Journal of Climate 2013 ; e-View
RCE-TEA & LASG, Institute of Atmospheric Physics, Chinese Academy of Sciences, Beijing, China; & Institute of Arid Meteorology, China Meteorological Administration, LanzhouTianjun Zhou
North China has undergone a severe drying trend since the 1950s, but whether this trend is natural variability or anthropogenic change remains unknown due to the short data length. This study extends the analysis of dry–wet changes in North China to 1900–2010 on the basis of self-calibrated Palmer Drought Severity Index (PDSI) data. The ensemble empirical mode decomposition method is used to detect multidecadal variability. A transition from significant wetting to significant drying is detected around 1959/60. Approximately 70% of the drying trend during 1960–1990 originates from 50–70-yr multidecadal variability related to Pacific decadal oscillation (PDO) phase changes.
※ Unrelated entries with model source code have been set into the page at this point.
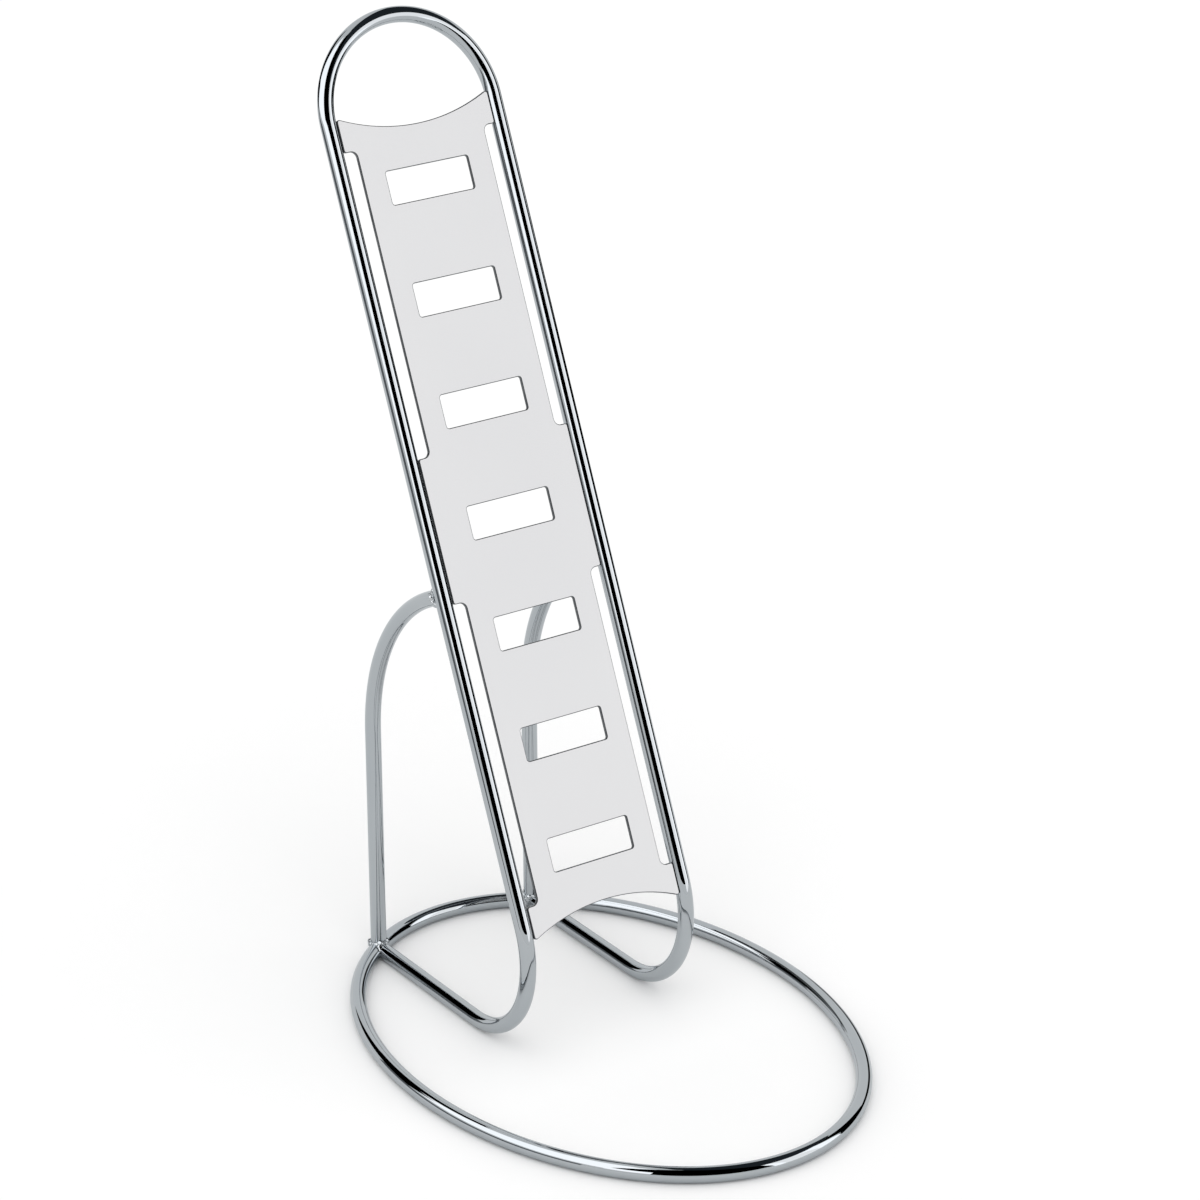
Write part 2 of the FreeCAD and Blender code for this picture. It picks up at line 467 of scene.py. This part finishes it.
def wire_graph() -> Graph:
    """Round wire swept along a path.

    Returns:
        The tree, with inputs Wire radius, Sides and Finish.
    """
    graph = Graph("wire_sweep", {"Wire radius": "NodeSocketFloat", "Sides": "NodeSocketInt",
                                 "Finish": "NodeSocketMaterial"})
    ring = graph.add("GeometryNodeCurvePrimitiveCircle")
    sweep = graph.add("GeometryNodeCurveToMesh")
    sweep.inputs["Fill Caps"].default_value = True
    graph.join(graph.source.outputs["Sides"], ring.inputs["Resolution"])
    graph.join(graph.source.outputs["Wire radius"], ring.inputs["Radius"])
    graph.join(graph.source.outputs["Geometry"], sweep.inputs["Curve"])
    graph.join(ring.outputs["Curve"], sweep.inputs["Profile Curve"])
    graph.close(sweep.outputs["Mesh"])
    return graph


def weld_graph() -> Graph:
    """Beads of weld metal run together, one round each point.

    Returns:
        The tree, with inputs Grid size, Lump height, Seed and Finish.
    """
    graph = Graph("weld_beads", {"Grid size": "NodeSocketFloat", "Lump height": "NodeSocketFloat",
                                 "Seed": "NodeSocketInt", "Finish": "NodeSocketMaterial"})
    points = graph.add("GeometryNodeMeshToPoints")
    radius = graph.add("GeometryNodeInputNamedAttribute", data_type="FLOAT")
    radius.inputs["Name"].default_value = "bead_radius"
    volume = graph.add("GeometryNodePointsToVolume", resolution_mode="VOXEL_SIZE")
    skin = graph.add("GeometryNodeVolumeToMesh", resolution_mode="VOXEL_SIZE")
    noise = graph.add("ShaderNodeTexNoise", noise_dimensions="4D")
    noise.inputs["Scale"].default_value = LUMPS_PER_METRE
    centred = graph.add("ShaderNodeMath", operation="SUBTRACT")
    centred.inputs[1].default_value = NOISE_MIDDLE
    height = graph.add("ShaderNodeMath", operation="MULTIPLY")
    normal = graph.add("GeometryNodeInputNormal")
    push = graph.add("ShaderNodeVectorMath", operation="SCALE")
    lumps = graph.add("GeometryNodeSetPosition")
    source = graph.source.outputs
    graph.join(source["Geometry"], points.inputs["Mesh"])
    graph.join(radius.outputs["Attribute"], points.inputs["Radius"])
    graph.join(points.outputs["Points"], volume.inputs["Points"])
    graph.join(radius.outputs["Attribute"], volume.inputs["Radius"])
    graph.join(source["Grid size"], volume.inputs["Voxel Size"])
    graph.join(volume.outputs["Volume"], skin.inputs["Volume"])
    graph.join(source["Grid size"], skin.inputs["Voxel Size"])
    graph.join(source["Seed"], noise.inputs["W"])
    graph.join(noise.outputs["Fac"], centred.inputs[0])
    graph.join(centred.outputs["Value"], height.inputs[0])
    graph.join(source["Lump height"], height.inputs[1])
    graph.join(normal.outputs["Normal"], push.inputs["Vector"])
    graph.join(height.outputs["Value"], push.inputs["Scale"])
    graph.join(skin.outputs["Mesh"], lumps.inputs["Geometry"])
    graph.join(push.outputs["Vector"], lumps.inputs["Offset"])
    graph.close(lumps.outputs["Geometry"])
    return graph


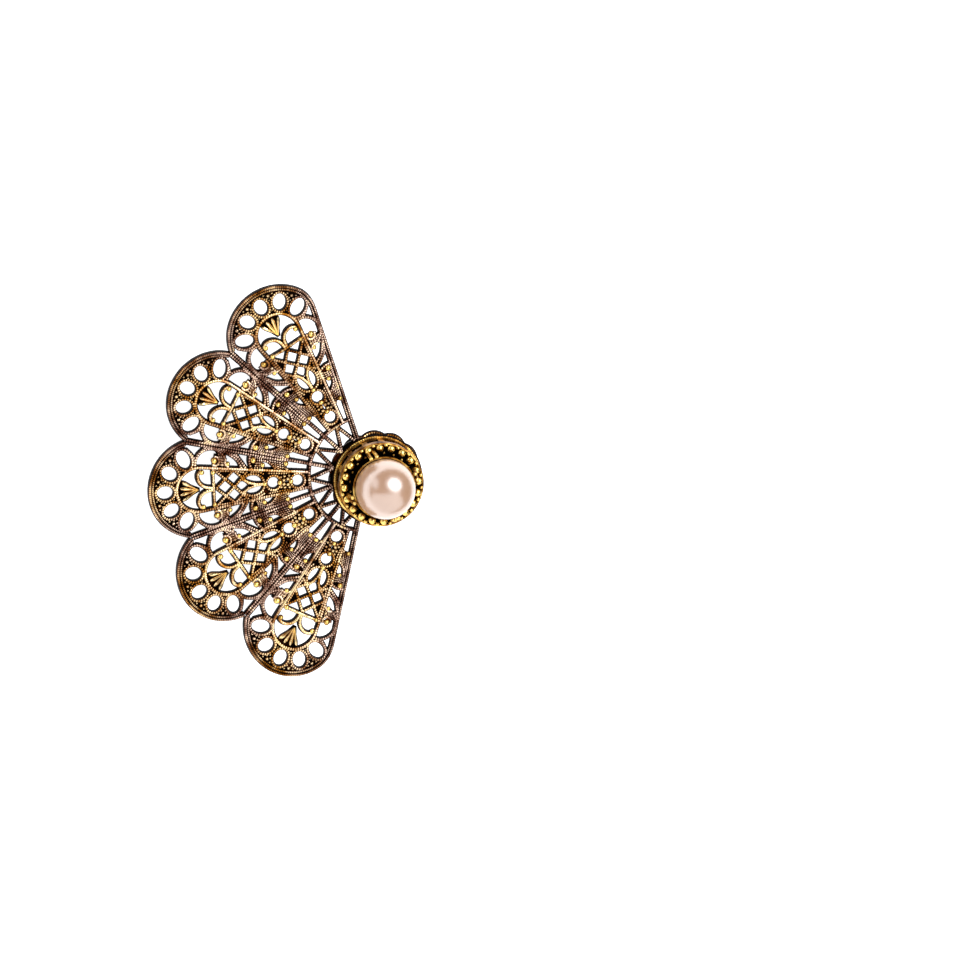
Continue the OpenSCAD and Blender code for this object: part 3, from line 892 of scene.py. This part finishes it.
class EARRING_OT_fan_lace(bpy.types.Operator):
    """Weaves the wire lace of all lobes in place of the fan's solid"""

    bl_idname = "earring.fan_lace"
    bl_label = "Fan lace"

    def execute(self, context):
        sizes, colours = context.scene.earring_sizes, context.scene.earring_colours
        brass = antique_brass("antiqued_stamped_brass", colours, painted_wear)
        gilt = antique_brass("rubbed_gilt_relief", colours, painted_wear, True)
        straight_sides = {0: -1, LOBES - 1: 1}
        for number in range(LOBES):
            lace = lobe_lace(sizes, straight_sides.get(number, 0))
            for name, heap, finish in (("lace_lobe", lace, brass), ("gilded_lobe", lace.gilded, gilt)):
                data = heap.placed(lambda points: at_rest(on_lobe(points, number)), valley_cast)
                make_piece(f"{name}_{number + 1}", data, finish, ("filigree_fan",))
        return {"FINISHED"}


class EARRING_OT_crown(bpy.types.Operator):
    """Finishes the crown, its cup and the rosette behind it"""

    bl_idname = "earring.crown"
    bl_label = "Crown and rosette"

    def execute(self, context):
        colours = context.scene.earring_colours
        nodes = frame["nodes"]
        # This finish paints the crown's dish and the inside behind its windows black as shade; its wall, rim
        # and claws are worn bright
        wall = antique_brass("antiqued_cast_brass_painted_shade", colours, crown_wear_and_painted_shade, True)
        plain = antique_brass("antiqued_plain_brass", colours, even_wear(0.32))
        bright = antique_brass("rubbed_brass", colours, even_wear(0.75), True)
        for name, material in (("gallery_crown", wall), ("pearl_cup", bright), ("ear_post", bright)):
            nodes[name].data.materials.clear()
            nodes[name].data.materials.append(material)
        rubbed = antique_brass("rubbed_trim_brass", colours, painted_wear, True)
        trim = crown_trim().placed(lambda points: at_rest(round_crown(points)))
        make_piece("crown_trim", trim, rubbed)
        milled = antique_brass("antiqued_rosette_brass", colours, painted_wear)
        petals = rosette_lace().placed(lambda points: at_rest(round_crown(points)))
        make_piece("rosette_lace", petals, milled, ("back_rosette",))
        hub = Heap()
        patch(hub, arc(CROWN, HUB_RADIUS, 0, 350, steps=36), PLATE_TOP - HUB_FOOT)
        plate = hub.placed(lambda points: at_rest(points + [0, 0, HUB_FOOT]))
        make_piece("hub_plate", plate, plain, ("filigree_fan",))
        return {"FINISHED"}


class EARRING_OT_pearl(bpy.types.Operator):
    """Gives the pearl its lustre"""

    bl_idname = "earring.pearl"
    bl_label = "Pearl"

    def execute(self, context):
        node = frame["nodes"]["pearl"]
        node.data.materials.clear()
        node.data.materials.append(pearl_coat(context.scene.earring_colours))
        return {"FINISHED"}


def photo_axes():
    """The picture's right, up and towards-the-viewer directions in the row frame."""
    c, s = math.cos(PHOTO_TURN), math.sin(PHOTO_TURN)
    rows = np.array([[c, -s, 0], [s, c, 0]])
    lean = np.array(LEAN_WAY) / np.linalg.norm(LEAN_WAY)
    along = lean @ rows
    rows = rows + np.outer(lean, along) * (math.cos(PHOTO_LEAN) - 1)
    rows[:, 2] += lean * math.sin(PHOTO_LEAN)
    zero = at_rest([(0, 0, 0)])[0]
    right, up = (Vector(at_rest([row])[0] - zero).normalized() for row in rows)
    return right, up, right.cross(up)


def facing(place, *axes):
    """The matrix of an object at a place with its three axes along directions."""
    return Matrix.Translation(place) @ Matrix(axes).transposed().to_4x4()


def soft_box(name, place, target, across, width, height, power, shape):
    """A soft box aimed at a point, with its width along a direction."""
    data = bpy.data.lights.new(name, "AREA")
    data.shape = shape
    data.size, data.size_y, data.energy = width, height, power
    data.color = rgb(LIGHT_COLOUR)
    light = bpy.data.objects.new(name, data)
    back = (place - target).normalized()
    side = (across - back * across.dot(back)).normalized()
    light.matrix_world = facing(place, side, back.cross(side), back)
    bpy.context.scene.collection.objects.link(light)


def floor_sheet(settings):
    """The paper that the earring lies on."""
    square = ((-1, -1), (1, -1), (1, 1), (-1, 1))
    corners = [(x * FLOOR_HALF, y * FLOOR_HALF, -FLOOR_DROP) for x, y in square]
    mesh = bpy.data.meshes.new("floor")
    mesh.from_pydata(corners, [], [(0, 1, 2, 3)])
    mesh.materials.append(floor_paper(settings))
    floor = bpy.data.objects.new("floor", mesh)
    bpy.context.scene.collection.objects.link(floor)


def photo_camera(right, up, toward):
    """A camera with the photograph's view and its place in the picture."""
    origin = Vector(at_rest([(0, 0, 0)])[0])
    middle = PHOTO_SIZE / 2
    shift_right = (middle - PHOTO_ORIGIN[0]) / PHOTO_SCALE * MM
    shift_up = (PHOTO_ORIGIN[1] - middle) / PHOTO_SCALE * MM
    target = origin + right * shift_right + up * shift_up
    data = bpy.data.cameras.new("camera")
    data.sensor_width = SENSOR
    data.sensor_fit = "HORIZONTAL"
    data.lens = SENSOR * CAMERA_DISTANCE / (PHOTO_SIZE / PHOTO_SCALE * MM)
    data.clip_end = 10
    camera = bpy.data.objects.new("camera", data)
    camera.matrix_world = facing(target + toward * CAMERA_DISTANCE, right, up, toward)
    bpy.context.scene.collection.objects.link(camera)
    return camera


class EARRING_OT_stage(bpy.types.Operator):
    """Sets the floor, the lights and the camera at the photograph's angle"""

    bl_idname = "earring.stage"
    bl_label = "Stage"

    def execute(self, context):
        scene = context.scene
        floor_sheet(scene.earring_colours)
        right, up, toward = photo_axes()
        scene.camera = photo_camera(right, up, toward)
        pearl = Vector(at_rest([(*CROWN, PEARL_HEIGHT)])[0])
        for name, (x, y, z), distance, width, height, power, shape in SOFT_BOXES:
            way = (right * x + up * y + toward * z).normalized()
            soft_box(name, pearl + way * distance, pearl, right, width, height, power, shape)
        world = bpy.data.worlds.new("studio")
        world.use_nodes = True
        background = world.node_tree.nodes["Background"]
        background.inputs["Color"].default_value = (*rgb(ROOM_COLOUR), 1)
        background.inputs["Strength"].default_value = ROOM_STRENGTH
        scene.world = world
        scene.view_settings.view_transform = "Standard"
        return {"FINISHED"}


class EARRING_PT_panel(bpy.types.Panel):
    """Shows the earring's sizes and colours, and a button for each operator"""

    bl_idname = "EARRING_PT_panel"
    bl_label = "Fan earring"
    bl_space_type = "VIEW_3D"
    bl_region_type = "UI"
    bl_category = "Earring"

    def draw(self, context):
        for group in (context.scene.earring_sizes, context.scene.earring_colours):
            for key in group.__annotations__:
                self.layout.prop(group, key)
        for operator in OPERATORS:
            self.layout.operator(operator.bl_idname)


OPERATORS = (EARRING_OT_fan_lace, EARRING_OT_crown, EARRING_OT_pearl, EARRING_OT_stage)
CLASSES = (EarringSizes, EarringColours, *OPERATORS, EARRING_PT_panel)


def register():
    for cls in CLASSES:
        bpy.utils.register_class(cls)
    bpy.types.Scene.earring_sizes = bpy.props.PointerProperty(type=EarringSizes)
    bpy.types.Scene.earring_colours = bpy.props.PointerProperty(type=EarringColours)


def unregister():
    del bpy.types.Scene.earring_colours
    del bpy.types.Scene.earring_sizes
    for cls in reversed(CLASSES):
        bpy.utils.unregister_class(cls)


def main():
    register()
    bpy.ops.earring.fan_lace()
    bpy.ops.earring.crown()
    bpy.ops.earring.pearl()
    bpy.ops.earring.stage()


if __name__ == "__main__":
    main()
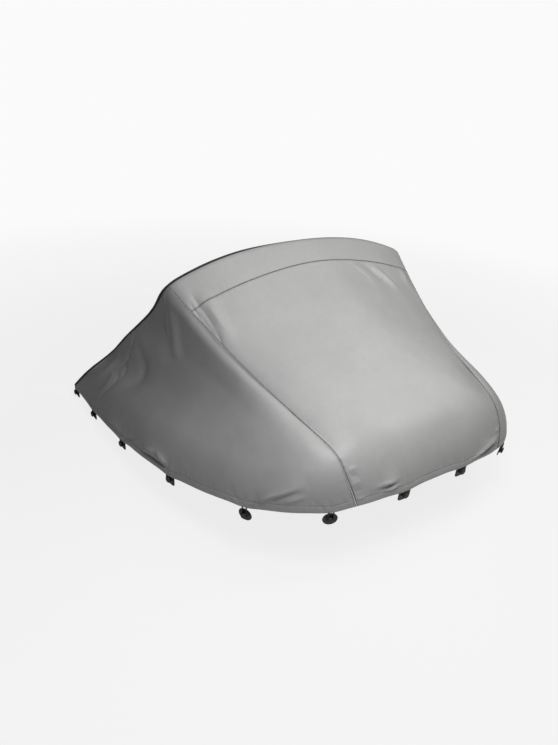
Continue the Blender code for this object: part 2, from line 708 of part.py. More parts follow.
def hem_edge(arc):
    """A point on the lower edge of the built hem, which is straight between its columns."""
    side_arc = END_ARC - SEAM_ARC
    places = half_columns() if abs(arc) < SEAM_ARC else side_columns()
    arcs = np.where(places <= 1.0, places * SEAM_ARC, SEAM_ARC + (places - 1.0) * side_arc)
    points, _ = cloth(places * np.sign(arc), np.ones_like(places))
    place = np.array([np.interp(abs(arc), arcs, points[:, axis]) for axis in range(3)])
    _, outward = tube_frame(np.array([arc]))
    return placed(place - outward[0] * HEM_CLOTH / 2)


def add_loop(name, path, parts, material):
    """One elastic cord loop, a bent round bar with closed ends."""
    curve = bpy.data.curves.new(name, "CURVE")
    curve.dimensions = "3D"
    curve.bevel_depth = CORD / 2
    curve.bevel_resolution = 1
    curve.use_fill_caps = True
    spline = curve.splines.new("POLY")
    spline.points.add(len(path) - 1)
    for point, place in zip(spline.points, path):
        point.co = (*place, 1.0)
    return new_object(name, curve, material, *parts)


def add_fastenings(parts, rubber, cord):
    """All studs and cord loops, both sides."""
    studs = {"round": round_stud_mesh(), "square": square_stud_mesh()}
    for mesh in studs.values():
        mesh.materials.clear()
        mesh.materials.append(rubber)
        mesh.shade_smooth()
        mesh.set_sharp_from_angle(angle=math.radians(SHARP_ANGLE))
    for side in SIDES:
        for name, arc, angle, pad in FASTENINGS:
            frame = fastening_frame(side, arc, angle)
            stud = new_object(f"lashing_stud_{side}_{name}", studs[pad], rubber, *parts)
            stud.matrix_world = frame
            path = [frame @ point for point in loop_path(frame, side, arc)]
            add_loop(f"cord_loop_{side}_{name}", path, parts, cord)


# ---------------------------------------------------------------- build


def build():
    """Model the whole cover."""
    clear_scene()
    collection = bpy.data.collections.new("boat_bow_cover")
    bpy.context.scene.collection.children.link(collection)
    anchor = bpy.data.objects.new("cover_origin", None)
    collection.objects.link(anchor)
    parts = (collection, anchor)
    grey = principled("grey_coated_cloth", GREY_CLOTH, 0.45)
    add_front(parts, grey)
    rimmed = [add_side("starboard", parts, grey), add_band(parts, grey), add_side("port", parts, grey)]
    add_binding(rimmed, parts, principled("black_binding_tape", BLACK_TAPE, 0.7))
    rubber = principled("black_rubber", BLACK_RUBBER, 0.5)
    cord = principled("black_elastic_cord", BLACK_CORD, 0.65)
    add_fastenings(parts, rubber, cord)


build()
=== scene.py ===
"""Bow cover of an inflatable boat, dressed for the camera.

It is of coated cloth with a bound rear edge, and has its studs and cord loops.

Axes: the bow points to -Y, +X is port, +Z is up. The origin is under the crown of the hoop band.
Places on the cover are given as "around" (0 at the centre line, 1 at a long seam, 2 at an aft corner,
negative to starboard) and "down" (0 at the rear edge, 1 at the hem).
"""
import math

import bpy
import numpy as np
from mathutils import Matrix, Vector


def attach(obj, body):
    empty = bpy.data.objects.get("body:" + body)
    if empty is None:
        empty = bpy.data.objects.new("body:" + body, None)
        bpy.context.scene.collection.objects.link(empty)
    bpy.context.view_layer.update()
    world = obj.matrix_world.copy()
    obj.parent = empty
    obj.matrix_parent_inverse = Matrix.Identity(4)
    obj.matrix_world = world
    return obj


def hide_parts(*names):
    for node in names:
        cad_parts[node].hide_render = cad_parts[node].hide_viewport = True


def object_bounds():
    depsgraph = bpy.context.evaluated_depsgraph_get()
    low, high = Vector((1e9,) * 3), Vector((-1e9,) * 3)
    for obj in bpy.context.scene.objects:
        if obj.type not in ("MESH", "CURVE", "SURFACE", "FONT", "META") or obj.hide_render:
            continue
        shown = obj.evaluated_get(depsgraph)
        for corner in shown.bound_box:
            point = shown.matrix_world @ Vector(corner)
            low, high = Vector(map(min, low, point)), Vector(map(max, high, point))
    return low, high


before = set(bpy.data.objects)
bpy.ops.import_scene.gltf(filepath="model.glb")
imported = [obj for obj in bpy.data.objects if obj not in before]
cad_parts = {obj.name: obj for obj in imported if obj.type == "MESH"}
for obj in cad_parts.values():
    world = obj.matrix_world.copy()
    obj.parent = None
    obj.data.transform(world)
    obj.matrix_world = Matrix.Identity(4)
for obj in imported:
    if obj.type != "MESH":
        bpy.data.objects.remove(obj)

CAD_BOX = [list(corner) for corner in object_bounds()]

# ---------------------------------------------------------------- the cover's dimensions (metres, degrees)

HALF_BEAM = 0.850
TUBE_RADIUS = 0.260
BOW_START_Y = 0.606
BOW_LENGTH = 1.617
BOW_SIDE_POWER = 4.20
BOW_FRONT_POWER = 2.52
BOW_RISE = 0.245
BOW_RISE_POWER = 1.81

CLOTH = 0.0012
HEM_CLOTH = 0.0024
HEM_BAND = 0.035
HEM_Z = 0.013
HEM_PULL = 0.008
HEM_PULL_REACH = 0.055
HEM_END_Y = 0.660
CORNER_WIDTH = 0.022
CORNER_SHARE = 0.35

HOOP_CROWN_Z = 0.902
HOOP_CORNER_X = 0.648
HOOP_CORNER_Z = 0.772
HOOP_CROWN_POWER = 2.32
HOOP_BEND_TOP = 0.09
HOOP_BEND_SIDE = 0.06
BAND_WIDTH = 0.151
SEAM_FOOT_X = 0.372

TAPE = 0.0010
TAPE_LEG = 0.0125
TAPE_CLEAR = 0.0005
GAP = 0.0003

CORD = 0.005
CORD_RISE = 0.25
NECK_RADIUS = 0.008
NECK_HEIGHT = 0.0065
BUTTON_RADIUS = 0.0135
BUTTON_HEIGHT = 0.006
PAD_HEIGHT = 0.004
PAD_CLEAR = 0.0024
STUD_BASE = -(HEM_CLOTH + PAD_CLEAR + PAD_HEIGHT)
ROUND_PAD_RADIUS = 0.028
SQUARE_PAD_WIDTH = 0.058
SQUARE_PAD_HEIGHT = 0.052

REAR_EDGE = [
    # around, x out, y aft, z above the tube's axis
    (1.25, 0.627, 0.194, 0.573),
    (1.50, 0.668, 0.351, 0.413),
    (1.75, 0.720, 0.510, 0.237),
    (1.84, 0.778, 0.534, 0.184),
    (1.92, 0.823, 0.578, 0.119),
]
STRETCH = [
    # around, leave, slant, sag, first handle, last handle
    (0.0, 65.5, 0.000, 0.013, 0.333, 0.333),
    (0.5, 61.5, 0.015, 0.068, 0.467, 0.227),
    (1.0, 40.0, 0.043, 0.110, 0.600, 0.120),
    (1.5, 47.5, 0.012, -0.026, 0.333, 0.333),
    (1.75, 42.5, 0.000, -0.014, 0.333, 0.333),
    (1.9, 26.0, 0.000, -0.006, 0.333, 0.333),
    (2.0, 4.0, 0.000, 0.000, 0.333, 0.333),
]
SEAM_STATION = 2
RUN_STEPS = 6
SEAM_SWING = [
    # down, swing
    (0.00, 0.000),
    (0.25, -0.022),
    (0.50, -0.009),
    (0.75, 0.010),
    (1.00, 0.000),
]
FASTENINGS = [
    # name, arc along the hem, angle on the tube, pad
    ("bow_inner", 0.152, -2.5, "square"),
    ("bow_corner", 0.466, -6.4, "round"),
    ("shoulder", 0.786, -7.4, "round"),
    ("forward", 1.195, -2.5, "square"),
    ("middle", 1.600, -2.5, "square"),
    ("aft", 1.940, -2.8, "square"),
    ("corner", 2.190, -3.0, "square"),
]
SIDES = {"port": 1, "starboard": -1}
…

The PDSI in North China is statistically negatively correlated with the PDO index, particularly at the 50–70-yr timescale, and is also stable during 1900-2010. Composite differences between two positive PDO phases (1922–1945 and 1977–2002) and one negative PDO phase (1946–1976) for summer exhibit an anomalous Pacific–Japan/East Asian–Pacific pattern-like teleconnection, which may develop locally in response to the PDO-associated warm sea surface temperature anomalies in the tropical Indo–Pacific Ocean, and meridionally extends from the tropical western Pacific to North China along the East Asia coast. North China is dominated by an anomalous high pressure system at mid–low levels and an anticyclone at 850 hPa, which are favorable for dry conditions. In addition, a weakened land–sea thermal contrast in East Asia from a negative to positive PDO phase also plays a role in the dry conditions in North China by weakening the East Asian summer monsoon.